Dies ist eine Diskussion, die vor drei Jahre geführt wurde. Damals waren die Lager klar voneinander getrennt. Es gab Anbieter von physischen ETFs und solche, die synthetische Replikationen zur Abbildung der Indizes einsetzten. Heute gehen die großen Anbieter dazu über, auf physische Replikation umzustellen, wo dies sinnvoll ist. Jedoch wurden manche Anlageklassen erst über synthetische ETFs darstellbar. So zum Beispiel der Bereich des Geldmarkts oder der Rohstoffe. Somit haben beide ihre Daseinsberechtigung, und es gilt von Index zu Index abzuwägen, welche Methode dem Anleger den größten Nutzen bringt.

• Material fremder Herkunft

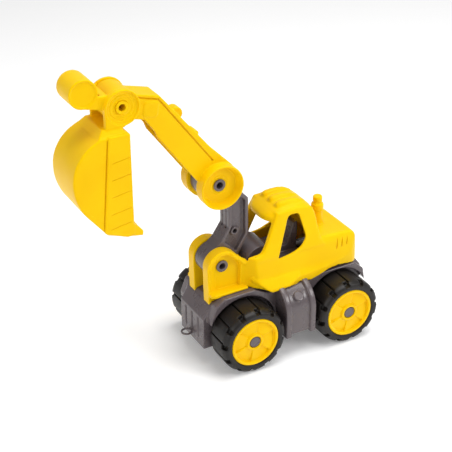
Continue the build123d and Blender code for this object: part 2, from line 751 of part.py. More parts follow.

  1. Wenn immer mehr Anleger in passive ETFs gehen, wer sorgt dann überhaupt noch dafür, dass neue Informationen in die Kurse einfließen? ETFs handeln ja nur mechanisch die Aktien, was auch die Gefahr sich selbst verstärkender Trends mit sich bringt.

Dies sehe ich nicht. Wie schon erwähnt, sind lediglich 3 % aller Fondsanlagen in Europa in ETFs. Zudem werden ETFs nicht nur von Buy-and-Hold-Investoren genutzt. Ganz im Gegenteil. Gerade im institutionellen Segment spielt das taktische Investieren eine sehr große Rolle. So bewegen Informationen heute ganze Marktsegmente und nicht nur Einzeltitel.

Es wäre aber auch illusorisch, zu glauben, dass passives Investieren irgendwann aktives Investieren komplett ablösen würde. Beide bedingen sich und werden immer nebeneinander existieren.

  1. Wie sieht Deine eigene Anlagemischung aus?

Ich spare aktuell in ein paar Aktien-ETFs monatlich Geld an. ETF-Sparpläne sind ideal für die eigene Vorsorge, aber auch zum Beispiel zur Vorsorge für die eigenen Kinder. Sie sind die Kostenführer unter den Vorsorgeprodukten. So geht jeder gesparte Euro quasi 1:1 in meinen Vermögensaufbau ein. Dies kann ich jedem empfehlen, der für sich selbst, seine Kinder oder Enkel etwas Geld langfristig anlegen möchte.

  1. Wie finanziert sich die Plattform?

Hinter justETF steht ein inhabergeführtes Unternehmen. Wir finanzieren uns durch unsere Umsätze aus Mitgliedsbeiträgen der Premium-User sowie aus Werbeeinnahmen.